# Evans Heads fly in 2014



## Wildcat (Jan 12, 2014)

Took the family down to the airfield at Evans Heads in Northern NSW for the annual fly in. This was the first time I've been here and for a small show, it had some great aircraft on display. During WWII, this airfield was home to No1 Bombing and Gunnery school, mainly flying types such as fairey battles, Ansons etc. Apparently over a 1000 aircrew who trained here were killed on ops, many in BC over Europe.
First pics are of the always impressive Avenger  unfortunately she did not fly today.

Reactions: Like Like:
1 | Like List reactions


----------



## Airframes (Jan 12, 2014)

Good stuff!
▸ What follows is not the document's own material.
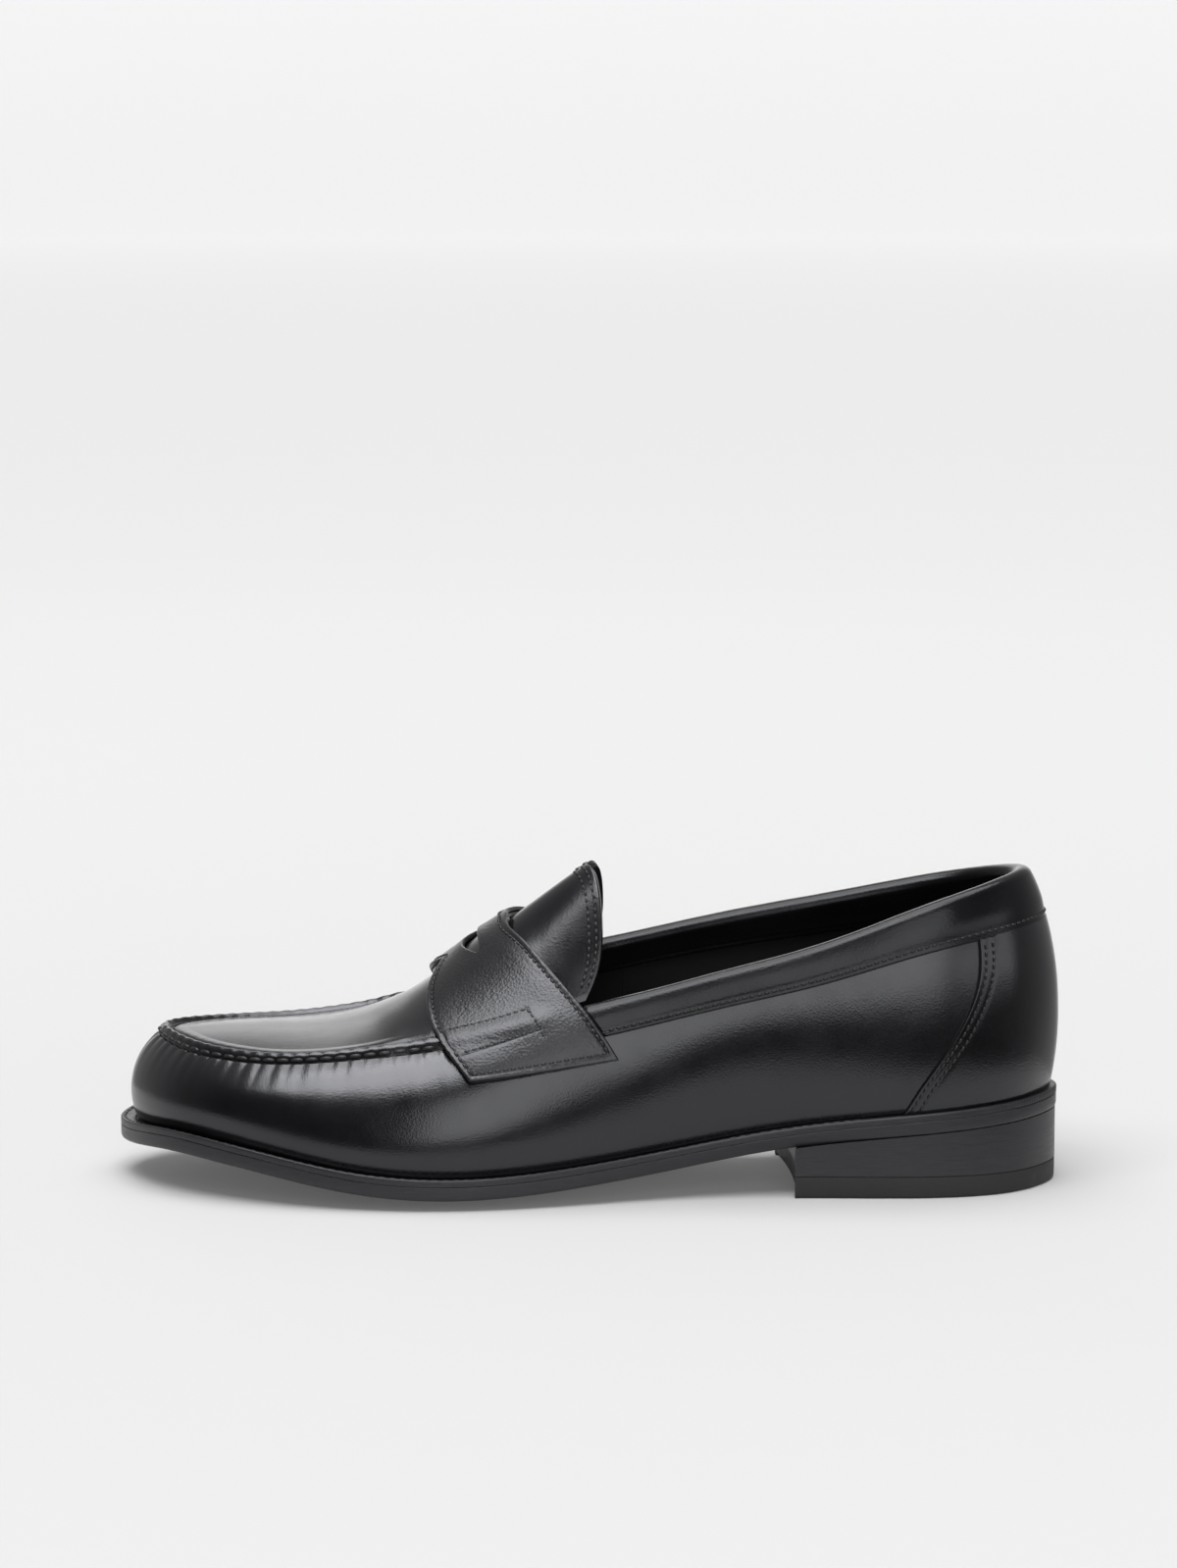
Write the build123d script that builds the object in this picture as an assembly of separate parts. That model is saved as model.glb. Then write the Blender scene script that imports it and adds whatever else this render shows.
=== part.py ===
from build123d import *
import math
import os

import numpy as np

# Penny loafer, left foot, size EU 42. Millimetres.
# +X to the toe, +Y to the outer (lateral) side, +Z up. The origin is on the ground, under the middle.

# ---------------------------------------------------------------- driving dimensions
OUTSOLE_THICK = 4.3
WELT_THICK = 2.2
WELT_REACH_IN = 3.4        # how far the welt goes under the upper
INSOLE_THICK = 2.6
SOCK_THICK = 0.8
TOP_PIECE_THICK = 7.0
HEEL_LIFTS = 3
NAIL_RADIUS = 1.0
UPPER_LEATHER = 1.4
STIFFENER = 0.8
LINING = 0.9
FILLER_PLAY = 0.15         # free space between the filler and the welt
INSOLE_PLAY = 0.35         # free space between the insole and the linings
GLUE = 0.1                 # the gap that stands for each glue line
BACK_SEAM = 0.016          # half the gap at the back seam, in station rows
STRAP_BACKING = 1.3
STRAP_LEATHER = 1.5
BINDING = 1.1
THREAD_WIDE = 0.7
THREAD_HIGH = 0.3
THREAD_LIFT = 0.12         # how far a row of stitches floats over its leather
THICK_THREAD = 1.0         # width of the hand-sewn thread in the raised seam
COVER_LEATHER = 1.1
GRIP_THICK = 0.7
SHANK_SIZE = (100.0, 12.0, 1.2)
SHANK_X = -40.0
SHANK_LIFT = 0.5           # the shank's underside over the top face of the outsole
SHANK_PLAY = 0.1           # free space round the shank, on each side
NAIL_LENGTH = 13.0
NAIL_MIDDLE_Z = 8.0
NAIL_PLAY = 0.02
NAIL_SPOTS = [(-78, 17), (-78, -15), (-104, 21), (-104, -19), (-128, 9), (-128, -8), (-101, 1)]
LIFT_INSET = 0.3           # the lifts stand this far inside the outsole's edge
TOP_PIECE_INSET = 0.9
TOP_PIECE_CHAMFER = 0.8
FIT = 0.02                 # how closely a surface follows the points it is laid through
ROLL_FIT = 0.05            # the same for the rolled binding, which has to stay free of kinks

SANDWICH = UPPER_LEATHER + STIFFENER + LINING + 2 * GLUE    # outer face of the wall to inner face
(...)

Seems strange to us up top of the World, having a show so early in the year!


----------



## rochie (Jan 12, 2014)

Great pics.

Blue skies seem strange as well !


----------



## Crimea_River (Jan 12, 2014)

Good pics Andy.


----------



## vikingBerserker (Jan 12, 2014)

Very cool!


----------



## Jeff Hunt (Jan 12, 2014)

Two thumbs up Andy.

Cheers,

Jeff


----------



## Shinpachi (Jan 12, 2014)

Nice shots with nice camera and best skills!


----------



## Gnomey (Jan 12, 2014)

Good shots Andy!


----------



## Wildcat (Jan 13, 2014)

Thanks for the kind words guys! Up next is a CAC Wirraway, airworthy but didn't fly on the Sunday, doesn't matter though as I could look at this beauty all day long  Looks good in front of the airfields last surviving Bellman hanger from the war.


----------



## fubar57 (Jan 13, 2014)

That is a spiffy looking aircraft.

Geo


----------



## Jeff Hunt (Jan 13, 2014)

More good stuff. Keep them coming.

Cheers,

Jeff


----------



## Wildcat (Jan 14, 2014)

Thanks guys. Next up is a Grumman Mallard. This was a first for me and I thought see was beaut! Pretty rare to see one down our part of the world as well.


----------



## Wayne Little (Jan 14, 2014)

Nice pics Andy.


----------



## Wildcat (Jan 15, 2014)

Nice looking T-6, I really liked the colour scheme on this one.


----------



## Airframes (Jan 15, 2014)

Great pics Andy. I presume the 'Mallard' is the civilian version of the 'Albatross' - always fancied one as a 'holiday cruiser' !


----------



## Gnomey (Jan 15, 2014)

Cool shots Andy!


----------



## Wildcat (Jan 18, 2014)

Next up is a CAC Mustang.


----------



## vikingBerserker (Jan 18, 2014)

Very cool!


----------



## Wayne Little (Jan 19, 2014)

Love those shots Andy, good stuff man...


----------



## Wildcat (Jan 20, 2014)

Thanks guys. The second Wirraway to attend, this one in a post war trainer scheme.


----------



## Airframes (Jan 20, 2014)

Good stuff Andy.


----------



## Gnomey (Jan 20, 2014)

Good shots Andy!


----------